Monday, June 08, 2009

Things Of Dry Hours

photo: Joan Marcus

If poetic dialogue alone made a play, this one (at NYTW) would be one of the best shows in town. The language is so rich and evocative that it's transporting, and the cast (under Ruben Santiago-Hudson's direction) deliver it with the precision and sensitivity of finely composed music. The play (by Naomi Wallace) opens up the soul through the ears. It's a pity then that it is weakened by its narrative construction - it's hard to track the logic in the shifting dynamics between an African-American father and adult daughter and the mysterious white fugitive who forces them to give him shelter, circa the early 30's in the Deep South. Example: the stranger is almost instantly attracted to the daughter - he advances clumsily, rudely, and she keeps him at bay with hostility and poisonous world-weary one-liners - but right after a scene that would seem to indicate that she's shut him out entirely, the next begins as if they've softened toward each other. There are similar missteps in the depiction of the relationship between the father, a member of the Communist Party, and the stranger, who he (with a bit too much dramatically static speechifying) sets out to recruit. The playwright seems to aim to keep us guessing about the stranger - are his motives essentially good or bad? - but she hasn't effectively dramatized him for that purpose, which puts limits on Garret Dillahunt's effectiveness in the role. Delroy Lindo conveys both commanding strength and thoughtful sensitivity as the father; as the daughter, Roslyn Ruff is deservedly embraced by the audience partly for her sharp, seen-it-all line readings.

Thursday, June 04, 2009

Coraline


You think of words like "uncompromising" and "integrity" as you watch Stephen Merritt's musical of the enormously popular children's tale. The score's strange, angular melodies as primarily played on a single tinkling keyboard, the casting of mature Jane Houdyshell as the adventure-seeking nine year old heroine, the avoidance of anything that smacks of gratuitous crowd-pleasing: a unique artistic vision has been rigorously followed and realized.
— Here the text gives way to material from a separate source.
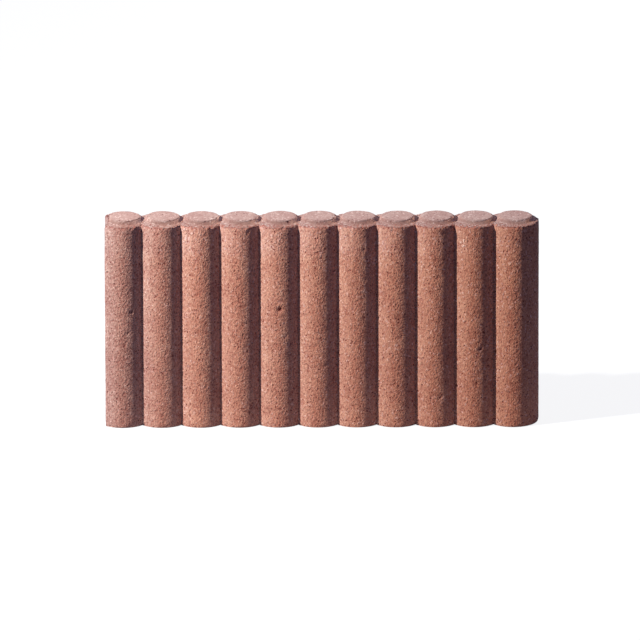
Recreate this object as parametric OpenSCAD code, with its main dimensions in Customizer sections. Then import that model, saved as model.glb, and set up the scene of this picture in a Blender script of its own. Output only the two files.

But it's hard to feel anything besides detached appreciation for the show's uniqueness: despite a uniformly wonderful cast and many isolated performance moments that tempt the imagination, the production is curiously remote and short on the inventive theatricality that would showcase the very special material to advantage.

Next Fall

Reviewed for Theatermania.

Sunday, May 31, 2009

Make Me

photo: Doug Hamilton

The biggest problem with Leslie Ayvazian's comedy about S&M, which is that it isn't funny, might have been mitigated if it was sexy. But as written and directed (by Christian Parker) it has no heat: this is a play in which three couples in long-term relationships play sado-masochistic bedroom games but you don't have any idea why because nobody has any fun. It's as if the playwright thinks of these roleplaying games between consenting adults as the joyless rituals of the bored, and almost nothing in the play acknowledges that anyone is turned on sexually by them. It's written and performed (by an expert cast that you're embarrassed for which includes Jessica Hecht and Candy Buckley) as if there's a wagging finger hanging over the stage.